Selon Me Jérémie Longré, l’un des procureurs des demandeurs, les parties tentent toujours d’établir l’échéancier des prochaines étapes dans le dossier, mais aucune date n’a été fixée pour le débat sur le fond du litige.
Deux autres recours
Par ailleurs, l’avocat Laurent Debrun, du cabinet Spiegel Sohmer, menait trois actions collectives distinctes au nom de restaurateurs. Dans le dossier de Restaurant Bâton Rouge (9369-1426 Québec inc.) contre l’assureur Allianz, le juge de première instance Gary Morrison avait envoyé les parties en arbitrage, comme le prévoyait leur contrat. Cette décision rendue le 14 janvier 2021 a été maintenue par la Cour d’appel le 26 octobre 2021.

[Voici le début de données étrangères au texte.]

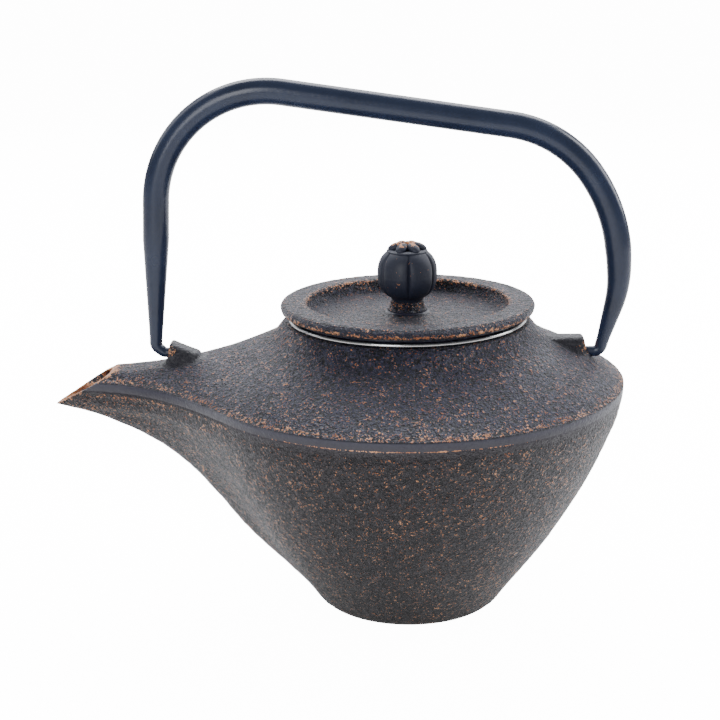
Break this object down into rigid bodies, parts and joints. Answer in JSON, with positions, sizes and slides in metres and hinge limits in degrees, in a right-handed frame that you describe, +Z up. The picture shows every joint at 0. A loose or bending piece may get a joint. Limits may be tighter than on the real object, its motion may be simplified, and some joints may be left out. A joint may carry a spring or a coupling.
{
  "type": "cast-iron teapot",
  "caption": "Cast-iron teapot with a pointed pouring beak, swinging tube handle on cast lugs, lift-off dished lid with a melon knob and a lift-out steel tea basket.",
  "frame": {"origin": "middle of the round foot, on the surface the pot stands on", "axes": "+Z up, -X along the pouring beak, +X towards the back, Y across; the handle pivots lie on a line along X"},
  "size_m": [0.2079, 0.1544, 0.19],
  "materials": {
    "pot_iron": "rough-cast iron, dark lacquer rubbed back to copper on the high points",
    "lid_iron": "rough-cast iron, dark lacquer with copper-rubbed edges",
    "knob_iron": "smooth cast iron, satin blue-black lacquer, copper-rubbed petal tips",
    "fixing_steel": "turned stainless steel",
    "basket_steel": "pressed stainless sheet, bright rolled edge",
    "basket_mesh": "fine woven stainless mesh",
    "handle_steel": "satin blue-black lacquered steel tube"
  },
  "bodies": {
    "pot": {"pot_body": "pot_iron"},
    "handle": {"handle": "handle_steel"},
    "basket": {"basket_collar": "basket_steel", "basket_wall": "basket_mesh", "basket_floor": "basket_steel"},
    "lid": {"lid": "lid_iron", "knob": "knob_iron", "knob_screw": "fixing_steel", "knob_washer": "fixing_steel"}
  },
  "joints": [
    {"name": "handle_swing", "type": "hinge", "parent": "pot", "child": "handle", "pos_m": [0, 0, 0.0921], "axis": [1, 0, 0], "range_deg": [-95, 95]},
    {"name": "basket_lift", "type": "slide", "parent": "pot", "child": "basket", "axis": [0, 0, 1], "range_m": [0, 0.038]},
    {"name": "lid_lift", "type": "slide", "parent": "basket", "child": "lid", "axis": [0, 0, 1], "range_m": [0, 0.038]}
  ]
}
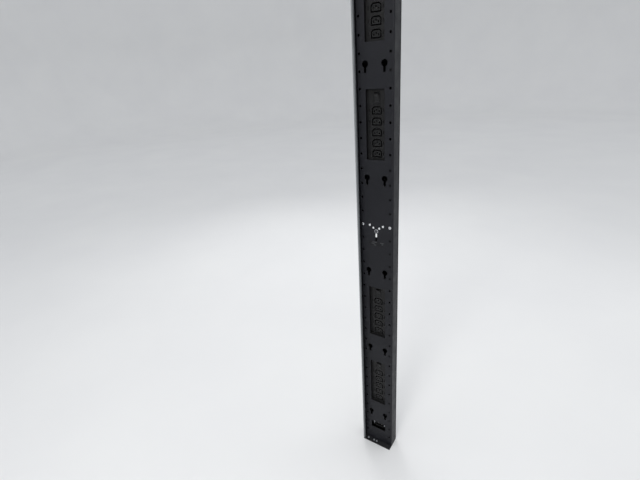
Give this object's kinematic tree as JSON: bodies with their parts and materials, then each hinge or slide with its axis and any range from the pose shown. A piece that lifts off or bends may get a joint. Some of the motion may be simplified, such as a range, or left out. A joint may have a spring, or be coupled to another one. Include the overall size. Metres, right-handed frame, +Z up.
{
  "type": "rack power strip",
  "caption": "Tall black zero-U rack power strip: a perforated folded channel with recessed outlet banks, a breaker rocker above each bank, indicator lamps and a push button.",
  "frame": {"origin": "centre of the rear cover's outer face", "axes": "+Z up along the strip, +Y out of its back towards the rack post, -Y is the side the outlets face, +X to the right seen from the front"},
  "size_m": [0.113, 0.062, 1.844],
  "materials": {
    "black_paint": "satin powder coat",
    "bank_plastic": "fine moulded texture",
    "core_plastic": "satin moulded",
    "rocker_plastic": "semi-gloss moulded",
    "button_plastic": "satin moulded",
    "pipe_plastic": "frosted",
    "lamp_lens": "clear-white lens",
    "zinc": "bright zinc plating",
    "plated_brass": "nickel plated",
    "copper": "bare copper",
    "circuit_green": "solder mask"
  },
  "bodies": {
    "strip": {"chassis": "black_paint", "lip_rail": "black_paint", "rear_cover": "black_paint", "top_foot": "black_paint", "bottom_foot": "black_paint", "bank_1_bezel": "bank_plastic", "bank_1_housing": "bank_plastic", "bank_1_outlet_1": "core_plastic", "bank_1_outlet_2": "core_plastic", "bank_1_outlet_3": "core_plastic", "bank_1_outlet_4": "core_plastic", "bank_1_outlet_5": "core_plastic", "bank_1_breaker": "core_plastic", "bank_2_bezel": "bank_plastic", "bank_2_housing": "bank_plastic", "bank_2_outlet_1": "core_plastic", "bank_2_outlet_2": "core_plastic", "bank_2_outlet_3": "core_plastic", "bank_2_outlet_4": "core_plastic", "bank_2_outlet_5": "core_plastic", "bank_2_breaker": "core_plastic", "bank_3_bezel": "bank_plastic", "bank_3_housing": "bank_plastic", "bank_3_outlet_1": "core_plastic", "bank_3_outlet_2": "core_plastic", "bank_3_outlet_3": "core_plastic", "bank_3_outlet_4": "core_plastic", "bank_3_outlet_5": "core_plastic", "bank_3_breaker": "core_plastic", "bank_4_bezel": "bank_plastic", "bank_4_housing": "bank_plastic", "bank_4_outlet_1": "core_plastic", "bank_4_outlet_2": "core_plastic", "bank_4_outlet_3": "core_plastic", "bank_4_outlet_4": "core_plastic", "bank_4_outlet_5": "core_plastic", "bank_4_breaker": "core_plastic", "lamp_1": "lamp_lens", "lamp_2": "lamp_lens", "lamp_3": "lamp_lens", "lamp_4": "lamp_lens", "fixing_screw_left": "zinc", "fixing_screw_right": "zinc", "button_ring": "zinc", "light_pipe": "pipe_plastic", "control_board": "circuit_green", "inlet_housing": "core_plastic", "network_module": "core_plastic", "inlet_pin_line": "plated_brass", "inlet_pin_neutral": "plated_brass", "inlet_pin_earth": "plated_brass", "line_bar": "copper", "neutral_bar": "copper", "earth_bar": "copper"},
    "rocker_1": {"bank_1_rocker": "rocker_plastic"},
    "rocker_2": {"bank_2_rocker": "rocker_plastic"},
    "rocker_3": {"bank_3_rocker": "rocker_plastic"},
    "rocker_4": {"bank_4_rocker": "rocker_plastic"},
    "button": {"push_button": "button_plastic"}
  },
  "joints": [
    {"name": "breaker_1_rock", "type": "hinge", "parent": "strip", "child": "rocker_1", "pos_m": [0, -0.029, 0.6963], "axis": [1, 0, 0], "range_deg": [-26, 0]},
    {"name": "breaker_2_rock", "type": "hinge", "parent": "strip", "child": "rocker_2", "pos_m": [0, -0.029, 0.38515], "axis": [1, 0, 0], "range_deg": [-26, 0]},
    {"name": "breaker_3_rock", "type": "hinge", "parent": "strip", "child": "rocker_3", "pos_m": [0, -0.029, -0.23715], "axis": [1, 0, 0], "range_deg": [-26, 0]},
    {"name": "breaker_4_rock", "type": "hinge", "parent": "strip", "child": "rocker_4", "pos_m": [0, -0.029, -0.5483], "axis": [1, 0, 0], "range_deg": [-26, 0]},
    {"name": "button_press", "type": "slide", "parent": "strip", "child": "button", "axis": [0, 1, 0], "range_m": [0, 0.002], "stiffness_N_per_m": 300}
  ]
}
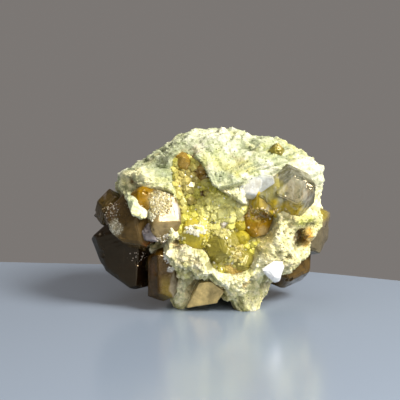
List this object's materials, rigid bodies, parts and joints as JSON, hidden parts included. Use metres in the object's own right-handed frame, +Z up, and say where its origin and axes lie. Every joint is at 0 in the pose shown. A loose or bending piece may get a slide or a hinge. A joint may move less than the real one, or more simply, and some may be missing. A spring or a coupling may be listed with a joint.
{
  "type": "garnet mineral specimen",
  "caption": "Grossular garnet crystals, dark brown to honey, sunk in a fist-shaped block of pale green-white skarn with a crystal-lined hollow in front",
  "frame": {"origin": "on the surface the specimen stands on, below the middle of its bounding box", "axes": "+X along the widest direction, to the right as seen from the hollow; +Y from the hollow in front to the back; +Z up"},
  "size_m": [0.05, 0.0332, 0.036],
  "materials": {
    "skarn": "rough, crumbly, pale cream with green and brown stains",
    "honey_garnet": "small glassy translucent crystals",
    "dark_garnet": "glossy, almost opaque brown",
    "brown_garnet": "glossy, translucent grey-brown",
    "amber_garnet": "glossy, translucent amber-brown",
    "pale_garnet": "glassy, pale grey to honey yellow",
    "tan_garnet": "smooth, satin tan",
    "calcite": "white, pearly cleavage faces"
  },
  "bodies": {
    "root": {"matrix": "skarn", "cavity_crust": "honey_garnet", "garnet_lower_left": "dark_garnet", "garnets_upper_left": "brown_garnet", "garnet_left_foot": "amber_garnet", "garnets_upper_right": "pale_garnet", "garnet_right_edge": "brown_garnet", "garnet_lower_right": "brown_garnet", "garnet_underside": "tan_garnet", "garnet_small_top": "tan_garnet", "garnet_back_upper": "dark_garnet", "garnets_back_middle": "brown_garnet", "garnet_back_left": "amber_garnet", "garnet_back_top": "brown_garnet", "calcite_crystal": "calcite"}
  },
  "joints": []
}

Dans le deuxième recours intenté par la chaîne de restaurants 21 st Century Foods contre l’assureur Intact, Me Debrun confirme au Portail de l’assurance que la demanderesse entend se désister, en raison de la décision de la Cour d’appel dans un autre dossier, celui d’une clinique dentaire contre le même assureur. Le juge de première instance concluait qu’un dommage matériel aux biens assurés était nécessaire pour que la couverture en interruption des affaires s’applique. La Cour d’appel a rejeté la requête en appel.
Le troisième recours toujours actif est l’action collective menée par le restaurant L’Académie (9391-2186 Québec inc.) contre les assureurs Aviva, Everest, La Souveraine et HDI Global Security. Me Debrun indique qu’il a bon espoir de pouvoir soumettre sa demande d’autorisation à l’automne 2022.
Le 15 octobre 2021, le juge Morrison a rejeté la requête des procureurs des assureurs qui voulaient suspendre les actions collectives menées par les restaurateurs, dont ceux représentés par Me Debrun, en raison du précédent de l’action collective intentée par Buzzfit. Selon le juge Morrison, il était trop tôt à ce stade de la demande d’autorisation pour jumeler les actions collectives au Québec.
Autre poursuite
Par ailleurs, le cabinet Dunton Rainville mène aussi un recours pour 26 coopératives étudiantes des collèges et universités du Québec contre l’assureur Co-operators. La poursuite a été déposée le 29 mars dernier et a été rendue publique 10 jours plus tard.
Les demandeurs reprochent à l’assureur d’avoir refusé leurs réclamations pour les pertes financières subies en raison des circonstances liées à la pandémie de COVID-19.
Les procureurs des coopératives étudiantes n’ont pas donné suite aux demandes d’information du Portail de l’assurance.
Cet article est un Complément au magazine de l'édition de septembre 2022 du Journal de l'assurance.